I woke up at 7am and everyone was still sleeping. A sudden feeling of unfamiliarity filled the room. I was about to leave everything I knew about Morocco and go on with my solo journey to discover more unknown lands by myself. Suddenly I remembered the feeling of leaving home for the first time to move to another country. It almost felt the same, with the same depth. An intense depth that I could not justify because I had been in Marrakesh  for just 4 days.

I swallowed my fear and packed my bags. I erased the tears of my face and gave a last glance at my room. How easily we become attached to familiarity. It is like a yearning that we as humans have. I was determined to break it in every single way, every single time. I turned my back and walked downstairs.

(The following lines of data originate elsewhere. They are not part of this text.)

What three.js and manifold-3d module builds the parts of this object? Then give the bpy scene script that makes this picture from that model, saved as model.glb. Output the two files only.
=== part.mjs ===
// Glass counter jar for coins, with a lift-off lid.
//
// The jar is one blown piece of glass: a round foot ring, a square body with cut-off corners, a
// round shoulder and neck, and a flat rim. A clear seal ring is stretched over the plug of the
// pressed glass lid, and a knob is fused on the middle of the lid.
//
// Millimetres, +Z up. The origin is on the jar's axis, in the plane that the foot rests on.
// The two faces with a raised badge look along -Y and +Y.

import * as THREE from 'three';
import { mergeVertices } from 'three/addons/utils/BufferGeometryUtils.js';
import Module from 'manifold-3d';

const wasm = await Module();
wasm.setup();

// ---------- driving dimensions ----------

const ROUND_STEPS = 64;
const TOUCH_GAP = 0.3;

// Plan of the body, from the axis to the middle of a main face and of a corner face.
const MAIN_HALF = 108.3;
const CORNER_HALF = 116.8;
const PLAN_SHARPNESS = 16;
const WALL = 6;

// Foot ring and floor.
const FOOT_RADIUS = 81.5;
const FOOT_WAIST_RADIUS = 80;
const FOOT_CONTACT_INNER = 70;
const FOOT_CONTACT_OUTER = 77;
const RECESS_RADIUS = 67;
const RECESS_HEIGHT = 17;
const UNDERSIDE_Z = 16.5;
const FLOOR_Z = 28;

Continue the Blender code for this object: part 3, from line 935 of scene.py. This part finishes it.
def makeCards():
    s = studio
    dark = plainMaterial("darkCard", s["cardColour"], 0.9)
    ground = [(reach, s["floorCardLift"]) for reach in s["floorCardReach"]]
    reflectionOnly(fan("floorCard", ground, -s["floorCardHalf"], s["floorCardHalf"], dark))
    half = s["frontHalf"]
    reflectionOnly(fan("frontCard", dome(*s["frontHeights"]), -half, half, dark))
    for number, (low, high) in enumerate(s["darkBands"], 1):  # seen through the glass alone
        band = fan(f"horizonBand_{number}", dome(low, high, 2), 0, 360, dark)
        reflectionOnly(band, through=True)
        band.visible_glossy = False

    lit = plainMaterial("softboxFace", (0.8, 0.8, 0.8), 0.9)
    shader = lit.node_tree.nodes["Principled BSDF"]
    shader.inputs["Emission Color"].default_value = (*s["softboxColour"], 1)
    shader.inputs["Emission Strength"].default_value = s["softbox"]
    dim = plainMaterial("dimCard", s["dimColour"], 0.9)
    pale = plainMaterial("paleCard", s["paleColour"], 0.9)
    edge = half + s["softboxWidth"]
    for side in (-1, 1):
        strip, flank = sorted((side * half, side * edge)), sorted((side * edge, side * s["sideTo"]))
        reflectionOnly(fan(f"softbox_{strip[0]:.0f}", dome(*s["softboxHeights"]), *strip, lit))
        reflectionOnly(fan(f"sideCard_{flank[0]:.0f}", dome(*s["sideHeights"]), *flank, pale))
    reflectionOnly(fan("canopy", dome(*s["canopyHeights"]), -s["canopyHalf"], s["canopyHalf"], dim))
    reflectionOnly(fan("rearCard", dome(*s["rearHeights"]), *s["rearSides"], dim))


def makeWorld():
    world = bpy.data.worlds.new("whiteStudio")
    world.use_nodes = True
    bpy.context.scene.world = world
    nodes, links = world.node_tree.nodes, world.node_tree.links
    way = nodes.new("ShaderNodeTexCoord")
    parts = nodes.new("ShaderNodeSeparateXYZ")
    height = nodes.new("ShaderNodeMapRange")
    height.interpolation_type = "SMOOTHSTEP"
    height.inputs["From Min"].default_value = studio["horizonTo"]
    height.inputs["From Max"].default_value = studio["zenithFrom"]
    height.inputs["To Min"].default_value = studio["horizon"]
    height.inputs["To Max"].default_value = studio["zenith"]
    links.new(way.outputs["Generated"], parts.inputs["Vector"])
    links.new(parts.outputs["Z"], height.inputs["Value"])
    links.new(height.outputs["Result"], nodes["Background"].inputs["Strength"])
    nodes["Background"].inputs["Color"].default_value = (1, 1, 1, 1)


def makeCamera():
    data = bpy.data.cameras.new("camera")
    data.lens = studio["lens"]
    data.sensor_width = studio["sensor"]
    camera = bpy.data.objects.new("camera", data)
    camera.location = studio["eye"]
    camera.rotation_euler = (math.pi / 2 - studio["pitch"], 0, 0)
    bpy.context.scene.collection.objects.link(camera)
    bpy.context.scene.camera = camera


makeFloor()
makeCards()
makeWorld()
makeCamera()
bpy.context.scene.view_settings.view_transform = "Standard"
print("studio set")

Everything seemed the same in the big living room of the Riad. People arriving, others leaving, some people having breakfast, some waiting around. I checked out and I walked to the plaza carrying a smaller bag. I decided to leave my Kilimanjaro equipment on hold, trusting blindly the staff of the Riad I was at. I got a taxi for 50 Dirhams from the main avenue that passes between Koutoubia and Jemaa el Fna. The people at the hotel were sure the price was 40 but I was too excited to bargain any more than my 3 failed attempts. I got in the taxi and the driver took me to Supra Tours. I ran inside to get a ticket and I barely made it to get the last seat. I had to wait until 2pm for my bus and it was 8:30am. Everything else was full.

I walked to the waiting area and sat on a bench hugging my bag and fell asleep for a few hours. A lady’s strong perfume woke me up. She was wearing a beautiful dress and her head was covered with a golden scarf that matched the dress impeccably. I looked at my phone and saw it was 2 o’clock. I stood up abruptly with my bag and ran outside towards the bus that was about to leave. I checked in my bag and a very handsome moroccan man held my luggage. I looked at him and smiled. He smiled back. His thick dark eyebrows and big eyes  matched his beautiful enchanting smile. He spoke to me in french and all I was able to reply was “Merci”. I got in the bus and glanced at him one last time as the bus was departing to go eastbound.

Everyone around me was a local or at least seemed to be a local. I got glanced at more than once. I observed the women around me and they all had their heads covered. The ride was going to be long and I wanted to start practicing the art of wrapping my head as gracefully as moroccan women seemed to do it all the time. Some women would undo their scarfs one or two times and tie them up again, so I got to observe the technique more than once.

The drive was peaceful and the fresh air filled the bus with the smell of the implacable High Atlas Mountains that I could see from far away on the left. I was sitting very comfortably, with my head wrapped in my scarf like a moroccan woman. There was a stop at a gas station where I ate some kebabs and had a drink and as soon I had finished eating,  the driver called us back to the bus and the trip continued until we got to our final  destination.

The sun had started sinking in the horizon when I got to Agadir. I got out of the bus and made a line to pick up my luggage from the luggage compartment of the bus. The breeze was cool and I could see the moon in the sky big and round. After I got my bag, I walked to the side and sat down on the floor. I was supposed to get picked up by a man whose name was Habib. I could not see anyone around me with a sign so I decided to wait and observe the people at the busy terminal of Agadir.

There was people walking, running, carrying huge boxes and packages. The women were always accompanied by a man or by a child. I was the only loner. Suddenly a loud chanting filled the air of the terminal in Agadir. The chanting was the call to prayer. The same call to prayer that woke me up everyday at 5am while I was in the lands of Allah. A taxi driver was pulling in with his car inside of the terminal but as soon as the call to prayer started, he parked his car and got a carpet out of the car and kneeled on it many times to pray. Seeing people pray in Morocco has been the most amazing display of faith I had ever seen. How easily they dropped everything they were doing to fulfill their duty of a religious person. To thank Allah for the blessings received and to ask for health, peace and long life. Inshallah.